If you grow the veggie in sandy soil, you’ll need to use a nitrogen-rich fertilizer. Boron deficiency is another cause for concern and one of its main symptoms is hollow stems. Feed the plant with borax (one tablespoon dissolved in 1.5 gallons of water). One application is usually enough.
Pests and Diseases
Fending off the numerous pests that attack Brussels sprouts can be a full-time job. Aphids are the first to make their presence known with the tiny holes they make in the leaves. Use a garden hose to blast them off the plants. If that doesn’t work, rub the leaves and stems with a swab soaked in rubbing alcohol.
Next in line are cabbage worms and cabbage loopers. They are not as tiny as aphids and you can easily pick them by hand and destroy them. A bucket full of water with two tablespoons of detergent is a merciful way to kill them.
As for cutworms, the best way is to prevent them from reaching the plants. Install cutworm collars around the seedlings.
Diseases are also numerous. Cabbage yellows is a fungal infection that starts with the lower leaves then spreads upward. As the leaves turn yellow, the stalk wilts and turns brown then rots. Fight it off with compost tea that helps suppress the fungus.
Clubroot is another devastating disease that damages the whole crop and stays in the soil for years. Increase the pH levels in the soil to 7.0 to control the spread of this fungus.
Harvesting Brussels Sprouts
When it comes to harvesting Brussels sprouts, timing is everything. The small buds are usually tastier and more tender than the larger ones. So even if your cultivar grows buds as big as 2 inches in diameter, it’s better to harvest them when they are about 1.1 or 1.2 inches across.
One good clue that the buds are ripe is when the leaves nearby turn yellow. Usually, the ripening starts from the base and works its way up to the buds near the top of the stalk. That means each plant could take a few weeks to harvest all the buds.

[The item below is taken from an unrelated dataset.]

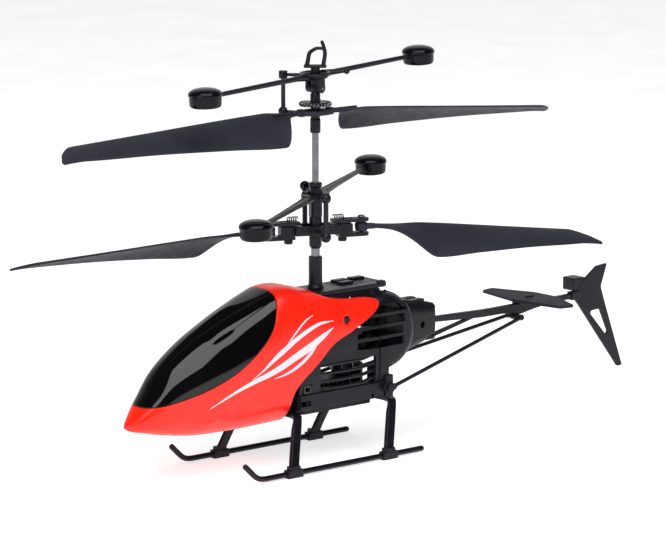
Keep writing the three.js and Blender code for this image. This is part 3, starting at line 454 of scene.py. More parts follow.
LAMP = surface("lamp", (0.60, 0.66, 0.80), (0.78, 0.84, 0.95), 0.12, coat=0.6)
BY_SLOT = {"black_plastic": BLACK, "blade_plastic": BLADE, "gloss_black": GLOSS, "red_shell": RED, "steel": STEEL,
           "nylon": NYLON, "battery_foil": FOIL, "board": BOARD, "lamp": LAMP}

# ---------------------------------------------------------------- pieces


def piece(name, mesh, body, slot, *nodes, material=None, place=None, sharp=34.0):
    """Puts a mesh in the scene on its CAD body, standing for the CAD nodes named."""
    mesh = moved(mesh, place or Matrix())          # a copy, so that a caller can mirror its own mesh afterwards
    mesh.transform(Matrix.Scale(MM, 4) @ Matrix.Translation((0, 0, -GROUND)))
    mesh.materials.clear()
    mesh.materials.append(material or BY_SLOT[slot])
    for polygon in mesh.polygons:
        polygon.use_smooth = True
        polygon.material_index = 0
    mesh.set_sharp_from_angle(angle=rad(sharp))
    mesh.name = name
    obj = bpy.data.objects.new(name, mesh)
    bpy.context.scene.collection.objects.link(obj)
    weighted = obj.modifiers.new("weighted", "WEIGHTED_NORMAL")
    weighted.keep_sharp = True
    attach(obj, body)
    if nodes:
        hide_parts(*nodes)
    return obj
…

Before you harvest the buds, you’ll need to remove the yellow leaves above each bud a few days in advance. This removes the clutter around the buds and allows them to gain their distinct round shape. And if you want to encourage all the buds on a stalk to ripen together, pinch the head of the stalk about 4 weeks before harvest time.
Storing Brussels Sprouts
As with many other veggies and fruits, Brussels sprouts should be consumed fresh. That’s when you get the most flavors and nutrients out of it. Luckily, since the veggie has a large harvest window, you can collect as many buds as you need every day and eat them fresh.
If you want to store the buds, don’t wash them since the humidity could spoil them. Instead, keep them in a zip-lock bag and seal it then place it in the refrigerator. They will stay crisp and succulent for up to 5 days. When you take them out, you can wash them.
If you want to store Brussels sprouts for more than 5 days, then you’ll need to cook them right after harvesting. Cooked sprouts can stay in the fridge for far longer than raw buds. My favorite way to cook them is to roast the fresh buds with bacon and shallots. But of course, you can cook them as soup. And when cooked with sun-dried tomatoes, that brings out the deepest and richest flavors of Brussels sprouts.